While being a web application, as we saw before, it is also the main work tool for annotators. We really wanted to make it as responsive as possible. As a result, most of the actions are designed as offline-first, saving to the server in the background without delays or interrupting the work.

Some takeaways

Even though Nota is now at a point where there are not many new feature requests, it has been really fun to build and we are looking forward seeing what’s next. Finally, some takeaways from building our annotation system, mostly from a web application developer point of view.

In order to build an application that is easier to maintain and extend, it is important to try to guess what the next requirements might be

The first request that made us build Nota was for a concrete case, but it was easy to see that we could also solve possible future problems by making it a bit more generic and we opted for investing a bit more of time designing the first version.

Of course, we also failed sometimes by putting too much effort into features that we thought would be important, but that ended up not being used much. But it is important to have a vision and to plan early accordingly, trying to keep a good balance between current requirements and future possible requirements.

Ask early, get feedback early

This is true even more when the application becomes a work tool for the users. We focused on user experience and usability from the start. We had the luxury of having the users close to us and we were able to prototype and get important feedback early on. Nota was going to be the only screen they would be looking at for hours, so we wanted them to be comfortable using it. And finally, never forget that…

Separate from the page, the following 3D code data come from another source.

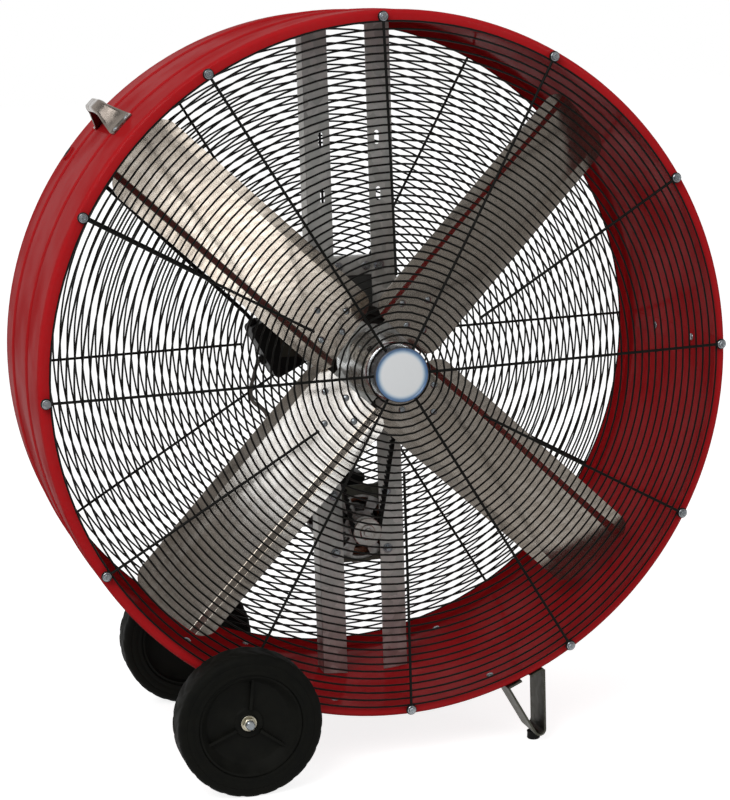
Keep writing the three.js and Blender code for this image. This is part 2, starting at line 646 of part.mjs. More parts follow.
/** An end bell: a round plate with a shaft hole and a ring of windows. */
function motorBell(y0) {
  const shape = facetCircle(MOTOR_RADIUS, 24);
  shape.holes.push(facetCircle(MOTOR_SHAFT_RADIUS + CLEARANCE, 12));
  const step = 2 * Math.PI / MOTOR_WINDOW_COUNT;
  for (let i = 0; i < MOTOR_WINDOW_COUNT; i += 1) {
    const from = step * (i + 0.15);
    const to = step * (i + 0.85);
    const window = new THREE.Path();
    window.absarc(0, 0, MOTOR_WINDOW_OUTER, from, to, false);
    window.absarc(0, 0, MOTOR_WINDOW_INNER, to, from, true);
    window.closePath();
    shape.holes.push(window);
  }
  return alongY(shape, y0, y0 + MOTOR_BELL_DEPTH, 2);
}

const motorShell = () => sleeve(MOTOR_RADIUS - MOTOR_WALL, MOTOR_RADIUS, SHELL_Y, SHELL_Y + MOTOR_SHELL_LENGTH, 24);

/** The wound stator: its core, with the end turns standing out of both faces. */
function motorStator() {
  const front = STATOR_Y;
  const back = STATOR_Y + STATOR_LENGTH;
  const outer = MOTOR_RADIUS - MOTOR_WALL - CLEARANCE;
  const turns = outer - 4;
  return turned(ringProfile([
    [ROTOR_RADIUS + 1, front], [WINDING_INNER, front], [WINDING_INNER, front - WINDING_LENGTH],
    [turns, front - WINDING_LENGTH], [turns, front], [outer, front], [outer, back], [turns, back],
    [turns, back + WINDING_LENGTH], [WINDING_INNER, back + WINDING_LENGTH], [WINDING_INNER, back],
    [ROTOR_RADIUS + 1, back],
  ]), 24);
}

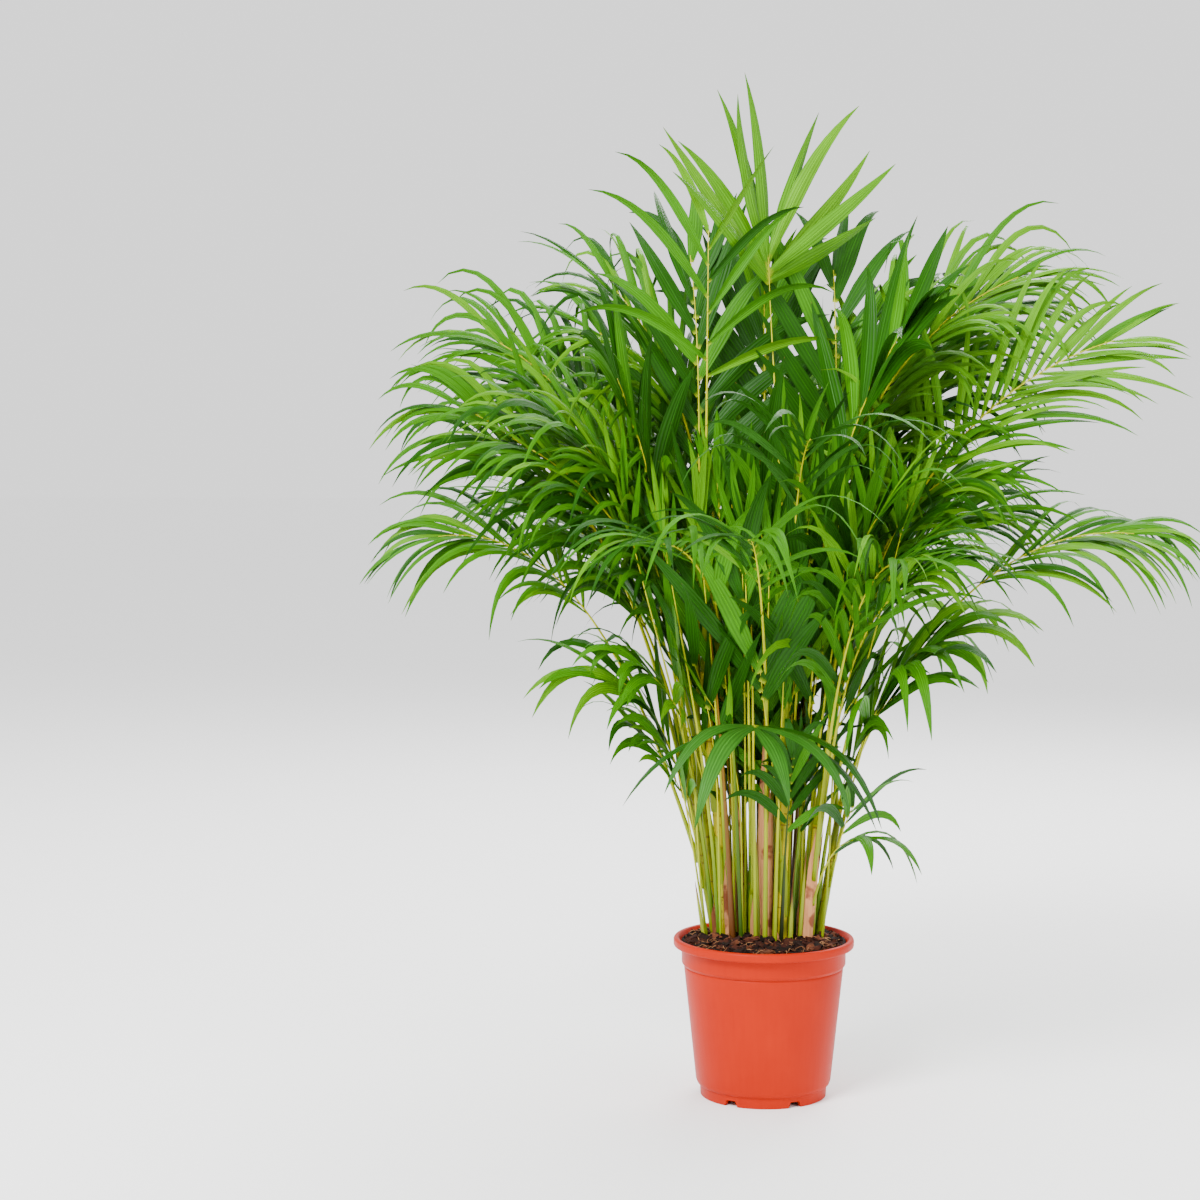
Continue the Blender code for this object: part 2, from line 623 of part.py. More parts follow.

…users are always better at it than developers

Users will use the application for hours, many more hours and in many more ways that you could ever have thought of. Users will get much better at it than you. Nota being a very interactive application, this has bitten us sometimes. Even if we tried to design and test for heavy use and abuse, users will perform actions faster than you could think of, and use [and break] the application in ways you could have never thought of.